Aku pernah menjadi seorang desainer grafis. Eh, terlalu keren istilahnya. Kerjaku hanya mendesain piagam, spanduk, dll waktu itu.
Kalau pemilik percetakan itu belum pensiun, di masa WFH ini tentu makin luang waktunya mencari tambahan. Bukan, bukan tambahan. Dia pernah bilang pada salah satu klien, PNS-nya itu yang tambahan.
Yup, Pak Bos berpakaian rapi setiap pagi, isi absen sebentar, lalu pulang. Menjelang sore ia rapi lagi, lalu pulang melanjutkan pekerjaan utamanya sebagai pengusaha percetakan.
Bisa dibilang, ada ilmu melimpah yang ditinggalkan karyawan sebelumku di PC kantor. Ia menyimpan sekian banyak file mentah di Photoshop dan CorelDraw yang bisa kupelajari step-step proses desainnya.
Tapi yang cukup mengherankan (awalnya) adalah begitu banyak hasil scan tanda tangan dalam format PNG. Ketika nama-nama file itu kutelusuri, semuanya adalah nama pejabat!
Seiring berjalannya waktu, aku akhirnya paham kenapa ada banyak file tanda tangan di sana.
Nyaris setiap hari ada permintaan edit KTP dan STNK. Masa itu, belum ada KTP elektronik. Kebanyakan yang diubah adalah tanggal masa berlaku. Nantinya hasil cetak difotokopi agar lebih tersamar.
Kerjanya sangat mudah. Tinggal scan dokumen, cari font yang sama, lalu timpa tanggal asli sesuai dengan permintaan pemesan. Tak lebih dari 10 menit! Dalam sehari, kalau kuturuti bisa puluhan dokumen yang kupalsukan.

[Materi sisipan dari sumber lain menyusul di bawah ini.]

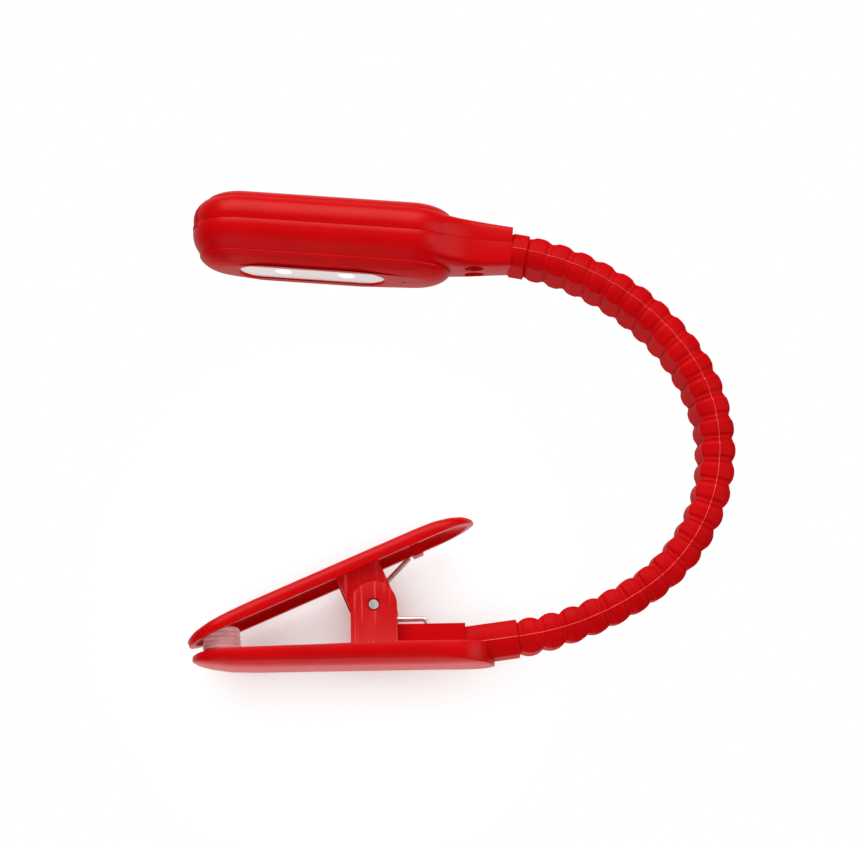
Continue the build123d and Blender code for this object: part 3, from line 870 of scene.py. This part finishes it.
# Heights along the lower jaw: its top, the foot of its sides, and its underside
LOWER_TOP = [(-38.7, 2.9), (-36.3, 3.45), (-33.1, 3.75), (-28.5, 3.95), (-15.0, 4.2), (0.0, 4.55),
             (6.0, 4.7), (25.3, 4.6)]
LOWER_SIDE = [(-38.7, 2.2), (-36.0, 1.9), (-28.7, 1.9), (-15.7, 2.15), (5.6, 2.4), (10.7, 2.45),
              (13.8, 2.0), (18.4, 1.0), (22.6, 0.35), (25.3, 0.3)]
LOWER_BASE = [(-38.7, 1.9), (-37.5, 1.3), (-34.8, 0.7), (-30.0, 0.15), (-25.0, 0.0), (25.3, 0.0)]
LOWER_EDGE = 0.35
LOWER_ROUND_WIDTH = 4.2

# The lower jaw's ears, and the holes in them
EAR_RADIUS = 4.9
EAR_BOTTOM = 3.2
EAR_THICKNESS = 1.6
EAR_REACH = 5.5
EAR_ARC_STEPS = 24
COUNTERSINK_RADIUS = 1.35
COUNTERSINK_DEPTH = 0.45
LOWER_PIN_HOLE = 1.01
UPPER_PIN_HOLE = 1.06
NEST_CLEARANCE = 0.08
NEST_POINTS = 48

# The upper jaw, drawn level about the pin and tilted as a whole
UPPER_FRONT = -39.1
UPPER_BACK = 26.8
UPPER_RIM = 8.4
UPPER_CROWN = [(-39.1, 9.5), (-38.4, 9.95), (-36.5, 10.5), (-33.0, 11.0), (-29.0, 11.3), (-23.0, 11.45),
               (15.0, 11.45), (18.5, 11.3), (21.5, 10.9), (24.5, 10.2), (26.8, 9.1)]
UPPER_WALL = 1.5
CROWN_WALL_SHARE = 0.85
CROWN_RADIUS = 1.9
INNER_EAR_RADIUS = 4.8
INNER_EAR_TOP = 10.6
INNER_EAR_SIDES = (5.2, 6.8)
HOOK = [(12.6, 10.4), (12.6, 8.4), (12.0, 7.6), (12.3, 6.8), (14.4, 6.8), (14.4, 10.4)]
HOOK_HALF_WIDTH = 2.4

# The grip pad: its place, its size, and the rings round it
PAD_X = -32.4
PAD_LOW = 3.96
PAD_HIGH = 8.8
PAD_LENGTH = 12.0
PAD_WIDTH = 8.0
PAD_RINGS = 5
PAD_GROOVE = 0.16
PAD_EDGE = 0.25
PAD_TAPER = 0.25
PAD_STEPS = 30


def plan_half(x, front, back, half, radius):
    """Half width of a plate with rounded corners, at x."""
    near = min(x - front, back - x)
    if near >= radius:
        return half
    near = max(near, 0.0)
    return half - radius + math.sqrt(radius ** 2 - (radius - near) ** 2)


def between(x, table):
    """A smooth value at x from (x, value) pairs."""
    if x <= table[0][0]:
        return table[0][1]
    for (x0, v0), (x1, v1) in zip(table, table[1:]):
        if x <= x1:
            t = (x - x0) / (x1 - x0)
            t = t * t * (3 - 2 * t) * BETWEEN_EASE + t * (1 - BETWEEN_EASE)
            return v0 + (v1 - v0) * t
    return table[-1][1]


def end_stations(front, back, radius, count):
    """X stations that crowd towards the two rounded ends."""
    ends = [radius * (1 - math.cos(math.pi / 2 * i / count)) for i in range(count + 1)]
    straight = back - front - 2 * radius
    inner = [front + radius + straight * i / STRAIGHT_STEPS for i in range(1, STRAIGHT_STEPS)]
    return [front + e for e in ends] + inner + [back - e for e in reversed(ends)]


def mirrored(x, right):
    """A whole section at x from its right half, as (y, z) pairs from top to bottom."""
    left = [(-y, z) for y, z in reversed(right)]
    return [(x, y, z) for y, z in right + left]


def lower_section(x):
    """The lower jaw's section: a flat top with small edges, and rounded lower sides."""
    half = plan_half(x, LOWER_FRONT, LOWER_BACK, JAW_HALF_WIDTH, PLAN_RADIUS)
    top, side, base = between(x, LOWER_TOP), between(x, LOWER_SIDE), between(x, LOWER_BASE)
    edge = min(LOWER_EDGE, half * 0.3)
    flat = max(half - LOWER_ROUND_WIDTH, 0.4 * half)
    corner = (half - edge * 0.3, top - edge * 0.3)
    right = [(half - edge, top), corner, (half, top - edge), (half, side + 0.05)]
    for i in range(1, SECTION_STEPS + 1):
        a = math.pi / 2 * i / SECTION_STEPS
        right.append((flat + (half - flat) * math.cos(a), base + (side - base) * (1 - math.sin(a))))
    return mirrored(x, right)


def ear_outline(radius, bottom, centre):
    """An ear from the side: straight up to its centre's height, then half round."""
    turns = [math.pi * i / EAR_ARC_STEPS for i in range(EAR_ARC_STEPS + 1)]
    arc = [(radius * math.cos(a), centre + radius * math.sin(a)) for a in turns]
    return [(radius, bottom)] + arc + [(-radius, bottom)]


def cross_prism(name, outline, side, near, far):
    """A prism along Y on one side of the middle, between two distances from it."""
    low, high = sorted((side * near, side * far))
    return prism(name, outline, low, high, axis="Y")


def build_lower_jaw():
    """The lower jaw with its two ears, their pin holes and the nest that holds the arm."""
    stations = end_stations(LOWER_FRONT, LOWER_BACK, PLAN_RADIUS, ROUND_STEPS)
    jaw = lofted("lower_jaw_skin", [lower_section(x) for x in stations])
    half = JAW_HALF_WIDTH
    ear = ear_outline(EAR_RADIUS, EAR_BOTTOM, PIN_HEIGHT)
    sink = circle(COUNTERSINK_RADIUS, 32, y=PIN_HEIGHT)
    hole = circle(LOWER_PIN_HOLE, 32, y=PIN_HEIGHT)
    for side in (-1, 1):
        combine(jaw, cross_prism("ear", ear, side, half - 0.02, half - EAR_THICKNESS), "UNION")
        tool = cross_prism("countersink", sink, side, half + 1, half - COUNTERSINK_DEPTH)
        combine(jaw, tool, "DIFFERENCE")
        combine(jaw, cross_prism("pin_hole", hole, side, half + 1, half - 3), "DIFFERENCE")
    rings = [nest_ring(distance) for distance in (-LOWER_PLAIN, LOWER_PLAIN)]
    combine(jaw, lofted("nest", rings), "DIFFERENCE")
    finish_piece(jaw, RED_SHELL, "base", ["lower_jaw"], shade=32, edge=0.14)
    mark_ears(jaw, Matrix.Identity(4), 5.0, 20.0)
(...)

Dosa kan? Iya jelas! Makanya kutolak. Sebagai karyawan baru, lebih mudah mengatakan tidak bisa. Meski yang kumaksud tidak bisa adalah hati, bukan tanganku. Tampak sekali wajah kecewa bos setiap aku menolak "rezeki" yang datang.
Aku tiba-tiba teringat kenangan lama itu karena hari ini adalah Hari Buku Internasional atau World Book Day. Yang mana di salah satu momen, kami kedatangan proyek besar. Ada pesanan buku dalam jumlah sangat banyak dari salah satu kampus.
Bukan mencetak buku, tapi menggandakannya. Apa lagi kalau bukan pembajakan. Aku ingat betul, waktu itu tahun akademik baru sedang berjalan di beberapa kampus.
Si bos sepertinya tahu aku akan menolak lagi. Jadi ia berdiri lama di dekat PC, "Jangan bilang dak bisa, cuma scan gambar! Isinyo tinggal fotokopi," katanya.
"Dio penulis, Pak. Dak sangguplah membajak buku." Teman kerjaku yang menjawab.
"Saya tau kamu tu biso ngubah KTP samo STNK. Bohong bilang dak biso. Kamu bilang membajak? Ini yang mesan dekan!" tangannya berkacak pinggang.
Kulirik nama penerbit buku itu, tempat ini percetakan, bukan penerbitan. Kami tak punya hubungan kerja sama dengan penerbitan itu. Apa pula urusannya dengan dekan?
Akhir bulan, masih dalam bulan yang sama dengan aku pertama diterima di sana, bos datang ke ruanganku. Bersama teman yang kemarin membela, kami dinyatakan selesai bekerja di percetakan itu.
Lumayan sedih, mengingat fasilitas dan banyaknya ilmu yang bisa kudapat di sana. Tapi mungkin itu jawaban atas keresahanku. Nasib menyuruhku menjauh karena dianggap tak akan mampu mengubah orang lain. Malah aku yang bisa berubah jika tetap di sana.